Triggers for recovery

The need for solution recovery can result from a variety of triggers.

Situations from which solution recovery is necessary

Solution recovery is the process of returning the system to a state from which operation can be resumed. It encompasses a set of activities that address system failure or system instability that can be triggered by unforeseen circumstances.

You may need to perform solution recovery activities for the following circumstances:

Hardware failure
Abnormal termination or system down can be caused by a power outage or catastrophic hardware failure. This can cause the system (all if not most JVMs) to stop.

In the case of a catastrophic hardware failure, the deployed solution may enter an inconsistent state on restart.

Hardware failures and environmental problems also account for unplanned downtime, although by far not as much as the other factors.

You can reduce the likelihood of hardware failures and environmental problems by using functions such as state-of-the-art LPAR capabilities with self-optimizing resource adjustments, Capacity on Demand (to avoid overloading of systems), and redundant hardware in the systems (to avoid single points of failure).
System is not responsive
New requests continue to flow into the system but on the surface it appears that all processing has stopped.
System is unable to initiate a new BPEL process instance
The system is responsive and the database seems to work correctly. Unfortunately, the new BPEL process instance creation is failing.
Database, Network or Infrastructure Failure
In the case of fundamental infrastructure failure, the solution may require administration to restart/resubmit business transactions after the infrastructure failure is resolved.
Poor tuning or a lack of capacity planning
System is functional but is severely overloaded. Transaction time-outs are reported and there is evidence of an overflow of the planned capacity.

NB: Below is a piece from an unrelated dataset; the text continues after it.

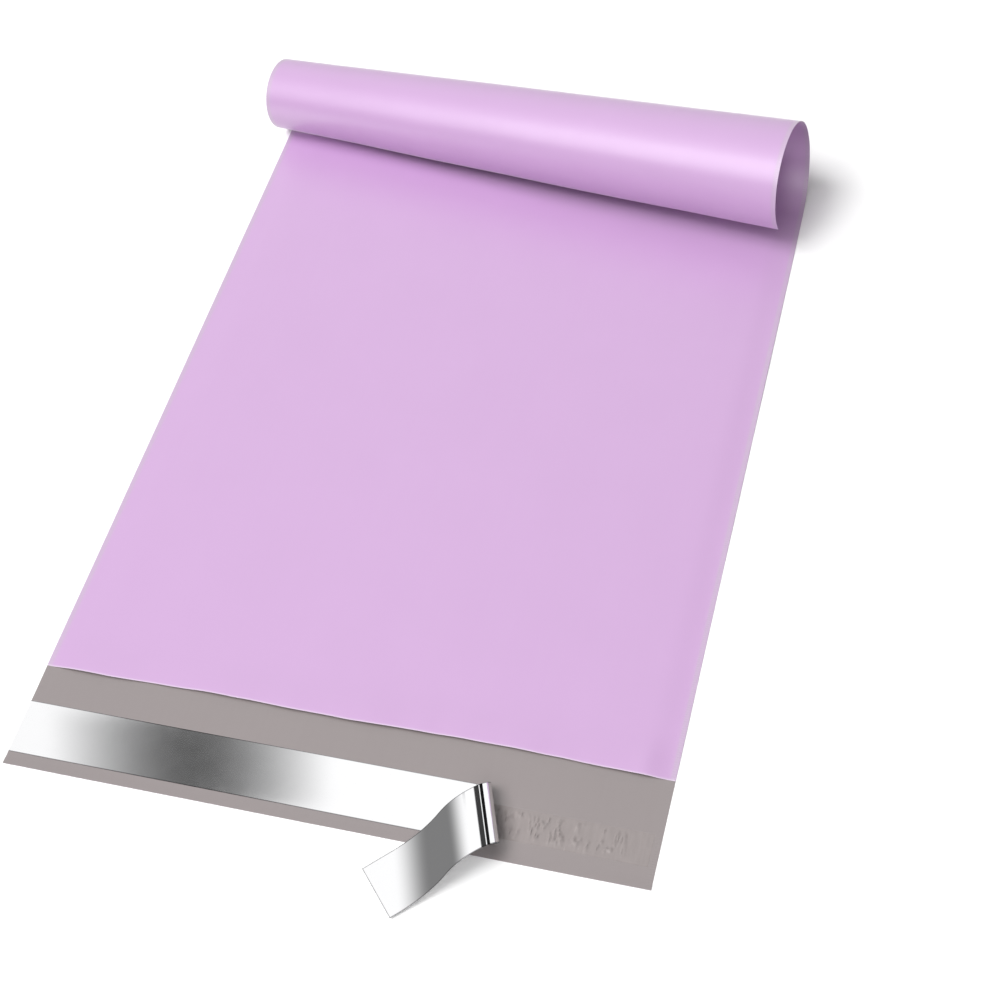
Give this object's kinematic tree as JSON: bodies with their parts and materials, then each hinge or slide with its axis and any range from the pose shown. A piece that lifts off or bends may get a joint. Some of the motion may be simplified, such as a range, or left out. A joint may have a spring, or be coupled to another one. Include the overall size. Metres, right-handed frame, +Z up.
{
  "type": "poly mailer bag",
  "caption": "Flat plastic film mailing bag with a sealing lip, an adhesive band under a half-peeled metallised liner, and its closed end curled up.",
  "frame": {"origin": "on the underside of the back ply, in the middle of the flat panel", "axes": "+X across the bag, +Y from the lip to the curled closed end, +Z up from the surface the bag lies on"},
  "size_m": [0.26, 0.4086, 0.0492],
  "materials": {
    "bag_film": "satin polyethylene film, lilac outside and grey inside",
    "adhesive": "clear tacky hot-melt over grey film",
    "liner_film": "metallised mirror film"
  },
  "bodies": {
    "root": {"bag_body": "bag_film", "adhesive_strip": "adhesive", "release_liner": "liner_film"}
  },
  "joints": []
}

Incomplete capacity planning or performance tuning can cause this type of solution instability.
Defects in application module development
The modules that are part of a custom developed solution can have bugs. These bugs can result in solution instability and failed services.

Bugs in a custom developed solution can result from a variety of situations, including (but not limited to) the following:
- Business data that was not planned for or unforeseen by the application design.
- An incomplete error handling strategy for the application design.
  A detailed error handling design can reduce solution instability.
WebSphere® software defect
A defect in the WebSphere product causes a backlog of events to process or clear.